The internal stresses generated in the course of production at T < 400°C affect the linear dimensions of half-finished products.

It is necessary to stabilize the internal stresses when making parts from cold-rolled sheets. These sheets can swell by up to 4%, whereas bars and wire can shorten or become longer, depending on the kind of strain for which purpose thermal processing is used. The target shape is formed by straining a material in martensite form, then rigidly fixing this material and heating it in the shackled state up to 450–500°C, cooling it to normal temperatures, and releasing it from the device. The curing period at this temperature is determined by the ratio of 10 minutes per mm of the maximal workpiece section.

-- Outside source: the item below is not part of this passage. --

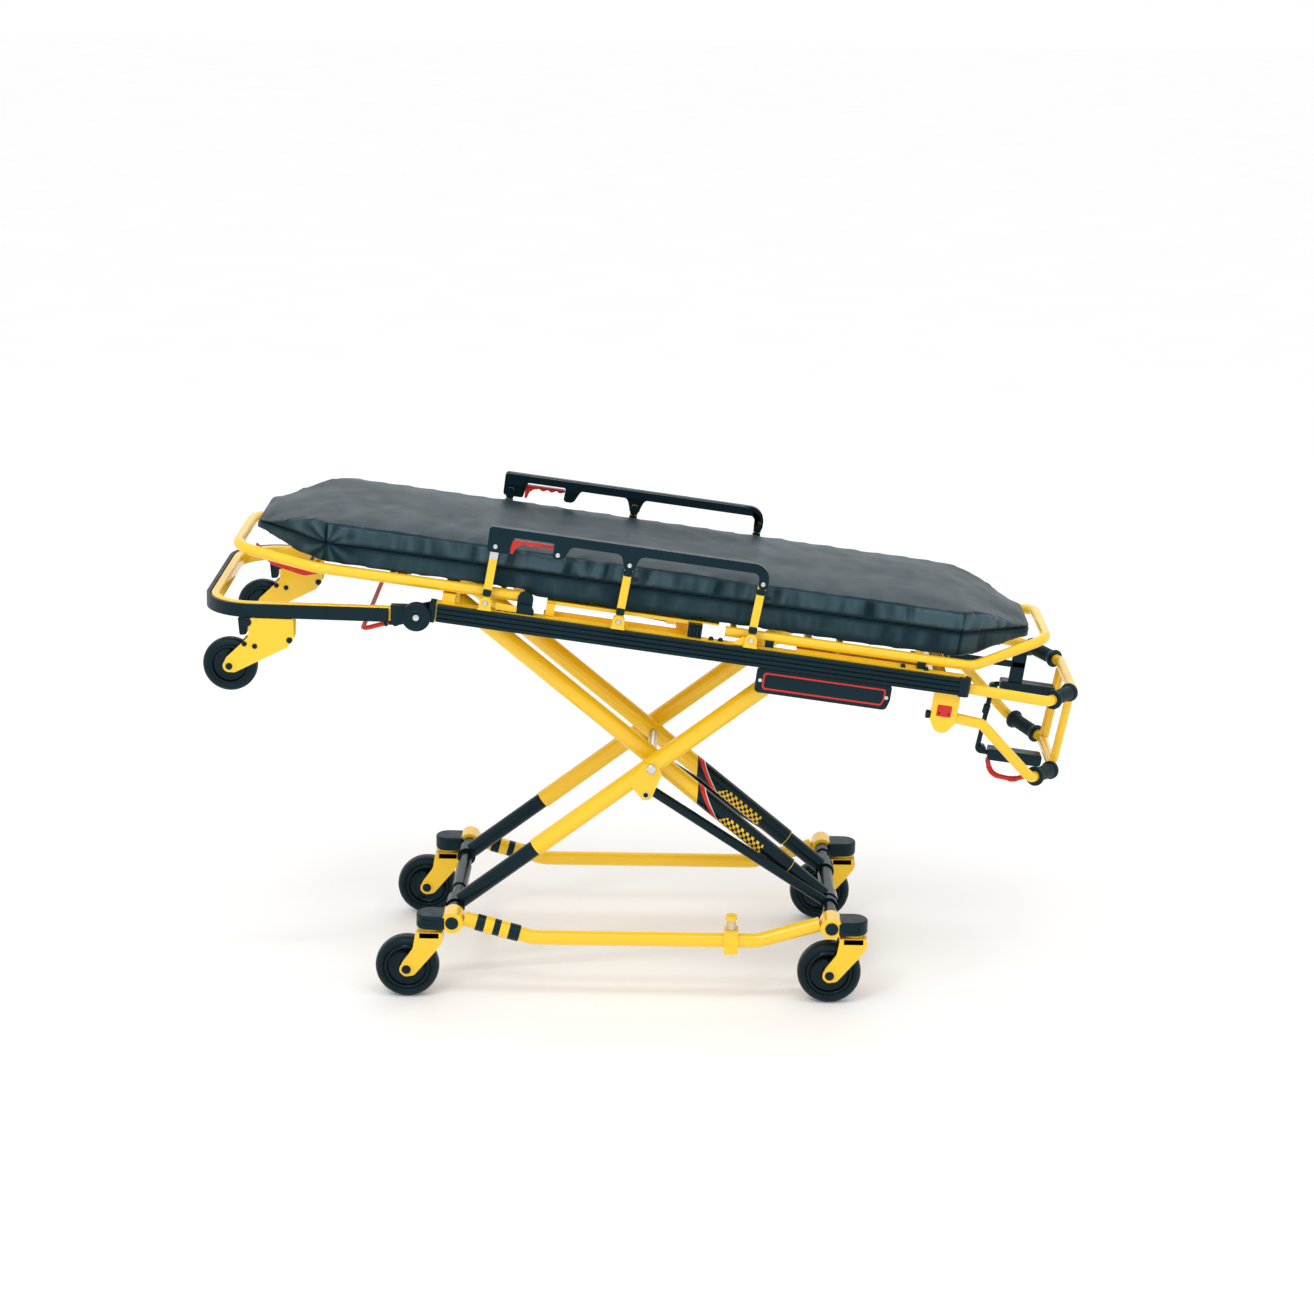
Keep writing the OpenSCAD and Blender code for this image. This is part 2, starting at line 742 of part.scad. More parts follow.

The blank part for the component parts configured by mechanical processing across all their surfaces can be heated in an open furnace. In this case, the allowance for machining must be at least 0.5 mm. Component parts with some of the surfaces left without mechanical processing after thermal processing are heated in a vacuum or argon according to requirements on titanium alloys.

CONCLUSIONS

The thermomechanical processing of Ti and Ni alloys with shape memory has some peculiarities in comparison with other materials. If it is necessary to make a component part with a preset shape and characteristics, the peculiarities of thermomechanical processing must be analyzed in detail. This article proposes several kinds of thermomechanical processing for Ti and Ni alloys and describes their features and application conditions. Special thermal processing technologies are proposed for parts from these alloys with shape memory, depending on their preliminary processing and the kind of workpiece (half-finished products).